Une faible participation qui n’est sans doute pas sans lien avec la forte externalisation de la confection des repas et le manque d’infrastructures en FWB : 78,4% des établissements de l’enseignement fondamental font appel à un prestataire externe. Et une grande partie des repas arrivent même déjà chauds. Car dans certaines écoles, il n’y a tout simplement pas de cuisine.
Défis pratico-pratiques
Distribuer des repas scolaires gratuits et qualitatifs créerait par ailleurs une émulation collective autour du circuit court, en offrant de véritables débouchés aux producteurs locaux engagés dans une démarche de durabilité. Encore faut-il pouvoir organiser l’acheminement de leurs produits dans les cantines qui ne sont pas toujours au fait de la réalité agricole.
Outre ces freins logistiques, le cadre réglementaire actuel n’encourage pas la relocalisation alimentaire dans les collectivités publiques. « Les marchés publics sont très peu adaptés à l’alimentation et sont soumis à des procédures très formelles. C’est compliqué d’y répondre, même pour les coopératives… Et donc encore plus pour les petits producteurs isolés », explique Simon Lechat, juriste chez Manger Demain, où il accompagne les candidats mais aussi les acheteurs publics dans la passation de leurs marchés. Il les aide à intégrer des critères de durabilité ou à rédiger les appels d’offre pour permettre aux producteurs locaux d’y répondre.
Le droit européen – et ses principes du droit de la concurrence – impose des règles à respecter lors de l’attribution des marchés publics.

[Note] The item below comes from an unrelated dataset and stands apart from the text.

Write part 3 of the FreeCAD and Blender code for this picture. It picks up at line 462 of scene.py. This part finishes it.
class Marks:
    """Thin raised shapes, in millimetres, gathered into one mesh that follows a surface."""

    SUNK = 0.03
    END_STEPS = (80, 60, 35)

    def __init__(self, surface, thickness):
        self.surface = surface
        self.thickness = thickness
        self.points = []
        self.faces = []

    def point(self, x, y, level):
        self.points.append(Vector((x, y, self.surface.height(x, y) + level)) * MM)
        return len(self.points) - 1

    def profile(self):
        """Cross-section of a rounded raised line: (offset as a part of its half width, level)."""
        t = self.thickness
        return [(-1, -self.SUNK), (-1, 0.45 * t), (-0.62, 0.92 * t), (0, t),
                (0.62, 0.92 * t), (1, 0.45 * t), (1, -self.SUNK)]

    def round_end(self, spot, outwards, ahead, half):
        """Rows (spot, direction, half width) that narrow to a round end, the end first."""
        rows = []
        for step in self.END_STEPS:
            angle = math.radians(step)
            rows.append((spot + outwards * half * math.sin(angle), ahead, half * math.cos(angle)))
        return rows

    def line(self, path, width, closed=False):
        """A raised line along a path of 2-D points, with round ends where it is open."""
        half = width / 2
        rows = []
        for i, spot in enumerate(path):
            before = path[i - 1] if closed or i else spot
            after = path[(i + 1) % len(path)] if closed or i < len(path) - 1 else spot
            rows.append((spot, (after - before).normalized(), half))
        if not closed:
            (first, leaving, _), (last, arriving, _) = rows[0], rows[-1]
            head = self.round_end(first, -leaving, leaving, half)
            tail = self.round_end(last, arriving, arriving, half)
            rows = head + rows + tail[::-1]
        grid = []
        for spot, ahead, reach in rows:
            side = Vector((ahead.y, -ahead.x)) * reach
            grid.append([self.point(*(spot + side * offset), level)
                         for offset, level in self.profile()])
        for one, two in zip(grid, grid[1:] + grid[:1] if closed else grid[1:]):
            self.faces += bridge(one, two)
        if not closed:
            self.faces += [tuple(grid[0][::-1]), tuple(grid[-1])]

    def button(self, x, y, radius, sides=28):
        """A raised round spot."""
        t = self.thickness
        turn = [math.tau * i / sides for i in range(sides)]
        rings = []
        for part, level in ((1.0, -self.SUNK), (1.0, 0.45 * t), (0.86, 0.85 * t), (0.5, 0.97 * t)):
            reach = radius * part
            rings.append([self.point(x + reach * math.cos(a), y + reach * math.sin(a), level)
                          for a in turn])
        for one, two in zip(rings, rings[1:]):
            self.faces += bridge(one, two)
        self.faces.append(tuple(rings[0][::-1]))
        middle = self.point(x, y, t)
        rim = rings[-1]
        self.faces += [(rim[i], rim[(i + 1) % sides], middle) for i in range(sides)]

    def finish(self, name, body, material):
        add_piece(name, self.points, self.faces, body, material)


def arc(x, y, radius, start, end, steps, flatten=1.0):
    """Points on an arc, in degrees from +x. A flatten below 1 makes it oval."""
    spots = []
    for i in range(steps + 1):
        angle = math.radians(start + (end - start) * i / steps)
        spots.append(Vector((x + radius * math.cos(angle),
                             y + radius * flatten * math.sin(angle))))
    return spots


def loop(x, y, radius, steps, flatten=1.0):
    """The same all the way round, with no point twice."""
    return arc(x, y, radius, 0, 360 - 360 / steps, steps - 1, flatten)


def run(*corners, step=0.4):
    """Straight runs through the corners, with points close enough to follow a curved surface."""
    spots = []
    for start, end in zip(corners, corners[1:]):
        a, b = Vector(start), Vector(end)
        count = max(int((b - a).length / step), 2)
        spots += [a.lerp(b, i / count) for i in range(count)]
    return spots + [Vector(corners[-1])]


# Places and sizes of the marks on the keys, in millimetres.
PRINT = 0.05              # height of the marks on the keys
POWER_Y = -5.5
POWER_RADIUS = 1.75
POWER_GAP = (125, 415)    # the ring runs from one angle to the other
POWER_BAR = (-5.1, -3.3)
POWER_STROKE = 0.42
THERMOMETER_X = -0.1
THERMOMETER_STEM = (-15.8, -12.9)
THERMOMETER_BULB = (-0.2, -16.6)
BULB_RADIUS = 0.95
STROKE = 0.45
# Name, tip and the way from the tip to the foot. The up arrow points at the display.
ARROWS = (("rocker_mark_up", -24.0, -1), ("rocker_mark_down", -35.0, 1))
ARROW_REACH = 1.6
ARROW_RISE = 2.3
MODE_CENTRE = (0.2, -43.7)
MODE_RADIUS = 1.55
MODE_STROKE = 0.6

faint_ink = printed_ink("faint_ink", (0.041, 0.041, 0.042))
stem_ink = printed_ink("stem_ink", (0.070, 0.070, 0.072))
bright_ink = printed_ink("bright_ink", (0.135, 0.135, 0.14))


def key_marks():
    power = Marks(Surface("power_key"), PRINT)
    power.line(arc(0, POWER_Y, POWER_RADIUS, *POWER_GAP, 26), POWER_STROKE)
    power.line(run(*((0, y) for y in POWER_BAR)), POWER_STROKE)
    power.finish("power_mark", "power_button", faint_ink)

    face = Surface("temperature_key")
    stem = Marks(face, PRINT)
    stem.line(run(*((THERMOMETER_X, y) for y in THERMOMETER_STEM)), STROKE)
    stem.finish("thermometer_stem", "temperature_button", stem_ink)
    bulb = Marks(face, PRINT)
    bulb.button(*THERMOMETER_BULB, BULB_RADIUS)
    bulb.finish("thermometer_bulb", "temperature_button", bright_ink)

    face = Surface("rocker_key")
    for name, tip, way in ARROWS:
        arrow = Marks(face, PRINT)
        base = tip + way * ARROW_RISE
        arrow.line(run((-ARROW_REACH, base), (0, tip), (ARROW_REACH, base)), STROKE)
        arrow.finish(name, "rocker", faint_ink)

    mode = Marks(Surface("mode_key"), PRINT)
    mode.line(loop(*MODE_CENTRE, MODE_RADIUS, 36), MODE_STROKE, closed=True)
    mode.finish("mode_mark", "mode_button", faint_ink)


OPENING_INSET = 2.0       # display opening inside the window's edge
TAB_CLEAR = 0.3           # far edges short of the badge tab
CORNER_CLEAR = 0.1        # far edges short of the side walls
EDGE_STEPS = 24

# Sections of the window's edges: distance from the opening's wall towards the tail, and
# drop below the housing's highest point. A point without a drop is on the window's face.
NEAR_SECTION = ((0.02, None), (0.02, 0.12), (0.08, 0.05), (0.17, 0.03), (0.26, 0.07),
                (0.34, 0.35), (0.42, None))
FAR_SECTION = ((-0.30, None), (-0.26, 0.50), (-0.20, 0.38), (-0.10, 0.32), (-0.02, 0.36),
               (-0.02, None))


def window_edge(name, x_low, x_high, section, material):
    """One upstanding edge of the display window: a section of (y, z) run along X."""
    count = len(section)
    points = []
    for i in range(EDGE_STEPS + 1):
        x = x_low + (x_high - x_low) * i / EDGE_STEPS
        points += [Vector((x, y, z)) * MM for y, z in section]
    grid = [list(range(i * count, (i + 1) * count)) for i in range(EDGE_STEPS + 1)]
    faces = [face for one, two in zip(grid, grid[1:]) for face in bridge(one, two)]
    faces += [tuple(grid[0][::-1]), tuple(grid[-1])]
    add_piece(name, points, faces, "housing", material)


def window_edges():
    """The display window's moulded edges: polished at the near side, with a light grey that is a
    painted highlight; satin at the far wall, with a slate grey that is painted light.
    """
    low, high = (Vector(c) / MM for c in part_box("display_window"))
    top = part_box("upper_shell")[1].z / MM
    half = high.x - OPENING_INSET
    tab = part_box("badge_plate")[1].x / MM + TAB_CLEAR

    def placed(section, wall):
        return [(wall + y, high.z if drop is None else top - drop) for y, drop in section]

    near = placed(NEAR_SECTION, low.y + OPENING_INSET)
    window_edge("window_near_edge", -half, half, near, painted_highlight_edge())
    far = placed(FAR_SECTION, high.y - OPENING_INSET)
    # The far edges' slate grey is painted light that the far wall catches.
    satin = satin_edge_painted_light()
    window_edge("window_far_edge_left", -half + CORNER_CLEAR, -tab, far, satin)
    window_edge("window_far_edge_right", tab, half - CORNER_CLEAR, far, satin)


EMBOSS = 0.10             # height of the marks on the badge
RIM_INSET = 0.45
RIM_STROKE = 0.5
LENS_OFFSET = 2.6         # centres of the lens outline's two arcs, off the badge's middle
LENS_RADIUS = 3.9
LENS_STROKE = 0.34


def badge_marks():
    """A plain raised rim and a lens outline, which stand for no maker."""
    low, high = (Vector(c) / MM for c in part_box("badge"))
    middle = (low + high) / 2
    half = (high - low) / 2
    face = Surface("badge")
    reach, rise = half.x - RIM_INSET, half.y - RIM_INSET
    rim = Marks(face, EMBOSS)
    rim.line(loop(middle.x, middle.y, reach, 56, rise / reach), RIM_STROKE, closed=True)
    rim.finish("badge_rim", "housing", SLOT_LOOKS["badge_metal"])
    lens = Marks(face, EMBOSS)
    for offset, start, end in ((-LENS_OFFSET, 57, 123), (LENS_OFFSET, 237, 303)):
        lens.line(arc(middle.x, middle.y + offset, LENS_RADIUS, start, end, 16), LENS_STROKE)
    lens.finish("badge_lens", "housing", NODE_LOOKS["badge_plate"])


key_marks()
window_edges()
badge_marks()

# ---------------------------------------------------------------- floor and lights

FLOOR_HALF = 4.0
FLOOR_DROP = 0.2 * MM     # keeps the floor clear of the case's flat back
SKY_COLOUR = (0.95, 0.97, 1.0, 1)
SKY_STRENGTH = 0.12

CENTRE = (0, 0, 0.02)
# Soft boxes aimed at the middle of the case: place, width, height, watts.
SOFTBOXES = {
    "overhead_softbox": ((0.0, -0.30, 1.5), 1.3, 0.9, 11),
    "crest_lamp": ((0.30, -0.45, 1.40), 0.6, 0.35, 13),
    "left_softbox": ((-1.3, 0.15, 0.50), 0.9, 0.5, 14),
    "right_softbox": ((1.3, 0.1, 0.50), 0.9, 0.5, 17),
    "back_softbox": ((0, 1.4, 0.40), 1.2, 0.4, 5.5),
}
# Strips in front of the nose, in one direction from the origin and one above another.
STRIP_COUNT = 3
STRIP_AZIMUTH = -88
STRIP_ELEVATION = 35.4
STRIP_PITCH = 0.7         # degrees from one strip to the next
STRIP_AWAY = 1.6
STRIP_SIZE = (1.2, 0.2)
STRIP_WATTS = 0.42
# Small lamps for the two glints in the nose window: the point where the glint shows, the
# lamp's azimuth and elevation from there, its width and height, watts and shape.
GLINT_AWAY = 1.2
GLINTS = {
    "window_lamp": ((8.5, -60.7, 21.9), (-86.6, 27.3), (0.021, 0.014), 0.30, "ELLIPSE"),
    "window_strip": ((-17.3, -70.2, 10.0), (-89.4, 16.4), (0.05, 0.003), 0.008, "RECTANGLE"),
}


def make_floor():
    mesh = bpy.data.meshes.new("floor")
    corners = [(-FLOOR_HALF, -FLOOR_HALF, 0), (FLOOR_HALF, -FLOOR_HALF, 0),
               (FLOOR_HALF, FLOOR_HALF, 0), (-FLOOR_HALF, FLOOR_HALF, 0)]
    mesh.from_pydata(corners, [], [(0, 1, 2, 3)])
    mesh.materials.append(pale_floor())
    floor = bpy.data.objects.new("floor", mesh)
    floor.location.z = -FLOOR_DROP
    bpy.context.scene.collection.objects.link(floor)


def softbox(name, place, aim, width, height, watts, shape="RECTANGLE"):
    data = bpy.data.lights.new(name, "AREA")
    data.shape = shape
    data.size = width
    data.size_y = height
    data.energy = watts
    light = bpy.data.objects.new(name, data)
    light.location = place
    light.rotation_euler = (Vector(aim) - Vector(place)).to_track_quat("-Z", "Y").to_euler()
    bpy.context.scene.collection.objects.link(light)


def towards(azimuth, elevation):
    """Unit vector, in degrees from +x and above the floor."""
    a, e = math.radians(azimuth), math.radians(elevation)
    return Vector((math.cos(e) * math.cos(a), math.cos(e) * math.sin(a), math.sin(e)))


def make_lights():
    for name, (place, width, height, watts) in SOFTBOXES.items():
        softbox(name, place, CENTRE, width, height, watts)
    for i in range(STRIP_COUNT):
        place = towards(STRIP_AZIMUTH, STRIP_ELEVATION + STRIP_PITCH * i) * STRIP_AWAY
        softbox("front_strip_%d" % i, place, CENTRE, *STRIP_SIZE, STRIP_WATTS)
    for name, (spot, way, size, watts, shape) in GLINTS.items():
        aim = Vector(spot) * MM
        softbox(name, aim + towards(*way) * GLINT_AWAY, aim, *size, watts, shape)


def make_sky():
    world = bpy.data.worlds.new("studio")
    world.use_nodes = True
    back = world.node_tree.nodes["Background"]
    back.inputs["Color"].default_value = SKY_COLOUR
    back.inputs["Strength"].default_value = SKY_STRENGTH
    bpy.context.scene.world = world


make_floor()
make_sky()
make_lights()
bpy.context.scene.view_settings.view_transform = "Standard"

Comme il est interdit de discriminer un prestataire sur base de son origine géographique, on ne peut exiger que seuls des producteurs locaux candidatent. « Mais on peut inclure une série de critères objectifs qui les favorisent de fait : le nombre d’intermédiaires, la saisonnalité des produits, un certain mode d’élevage, etc. Ce sont des acrobaties juridiques pour contourner la réglementation », admet Simon Lechat. C’est pourquoi Manger Demain, avec d’autres, plaide pour la mise en place d’une « exception alimentaire » dans les marchés publics, afin de permettre aux collectivités de se fournir plus aisément auprès de producteurs locaux.

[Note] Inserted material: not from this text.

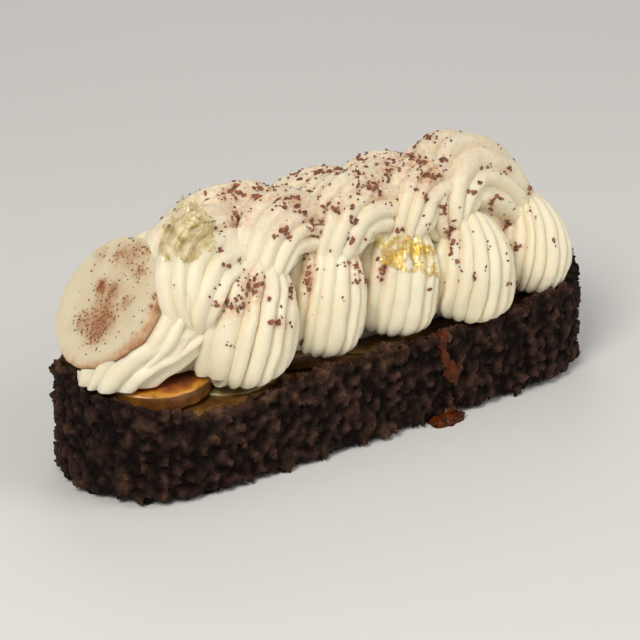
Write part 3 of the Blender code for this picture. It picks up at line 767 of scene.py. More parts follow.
def dustDisc(disc, standing):
    # stains the standing slice, paints shade along its lower edge, and lays specks of cocoa on it
    matrix = standing.to_matrix()
    centre = banana["discCentre"]
    radius = banana["discRadius"]
    values = []
    for vert in disc.data.vertices:
        local = matrix.transposed() @ (vert.co - centre)
        u, v = local.x / mm, local.y / mm
        total = 0
        for up, across, spread, strength, count in banana["dustings"]:
            total += strength * math.exp(-((u - up) ** 2 + (v - across) ** 2) / (2 * spread * spread))
        # painted shade along the edge, on its lower side only
        edge = smoothStep((local.xy.length / radius - 0.93) / 0.06)
        values.append(total + edge * 0.5 * smoothStep(-(u + v) / 18))
    writeValues(disc.data, "dustAndEdgeShade", values)
    random.seed(5)
    bm = bmesh.new()
    normal = matrix @ Vector((0, 0, 1))
    for up, across, spread, strength, count in banana["dustings"]:
        for k in range(count):
            spot = Vector((random.gauss(up, spread), random.gauss(across, spread), 0)) * mm
            if spot.length > radius - 0.5 * mm:
                continue
            spot.z = banana["discThickness"] / 2
            size = banana["speckSize"] * random.uniform(0.12, 0.30) * mm
            addShard(bm, 1, size, centre + matrix @ spot, normal, 0)
    cocoa = newFinish("cocoaSpeck", {"Base Color": (*banana["speck"], 1), "Roughness": 0.7})[0]
    addPiece(meshFrom("cocoaSpecks", bm, None, cocoa, soft=False), "chocolate_crumb")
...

Pour augmenter la part de produits durables dans les repas cuisinés dans les cantines de collectivité, la Wallonie prolonge son projet coup de pouce « Du local dans l’assiette » jusque fin 2024. Elle rembourse ainsi 50% des dépenses en produits locaux issus de circuits courts, et 70% s’il s’agit de produits bio locaux. Un financement qui est toutefois plafonné à 0,5€ par repas.
Reste une question cruciale : la gratuité des repas scolaires est-elle finançable à long terme ? Elle continue en tous cas de susciter le débat. D’après le CDCD, il faudrait 240.500.000€ pour le fondamental[4] et le double pour le secondaire. Pour l’économiste Anne-Catherine Guio, qui a fait des estimations pour la Belgique, il faudrait 241.947.000€ pour fournir un repas gratuit, cinq fois par semaine (même pendant les vacances), à tous les élèves du primaire et du secondaire vivant dans la pauvreté. « Cela ne représente que 1,15% des dépenses publiques en matière d’éducation ou 2,33% de celles liées à la protection sociale des familles et des enfants. » In fine, ce sera aux femmes et hommes politiques de décider s’ils veulent soutenir l’accès à la cantine scolaire de qualité pour tous les enfants, et en faire un vrai droit.
[1] En Wallonie, les acteurs en lien avec les cuisines de collectivités qui s’engagent dans une démarche de durabilité peuvent obtenir le label Green Deal cantines durables, grâce auquel ils peuvent bénéficier de formations. Il existe un équivalent à Bruxelles, le label Good Food.
[2] Ce projet-pilote du Gouvernement wallon est reconduit jusqu’en juin 2024 et il a gagné en ampleur puisque quatre fois plus d’écoles distribueront gratuitement des collations saines aux enfants en situation de précarité.
[3] Il s’agit des implantations relevant des 25% d’écoles dont les publics sont les plus défavorisés.
[4] A.-C. Guio, « Free school meals for all poor children in Europe : An important and affordable target ? », Children & Society, 2023, no 37.
[5] Nous vous en parlions dans notre numéro 9 (mars 2022).
[6] « Étude sur l’alimentation pendant la pause de midi au sein des écoles maternelles, primaires et secondaires », Direction de la Recherche, Secrétariat général, octobre 2020.
[7] D’après le dernier rapport du Ministère qui date de 2020.
[8] 500 000 (nombre d’élèves de l’enseignement fondamental en FWB) X 130 (jours de repas) X 3,70 (en euros, soutien proposé par le ministre Daerden dans l’appel à projets sur les repas gratuits).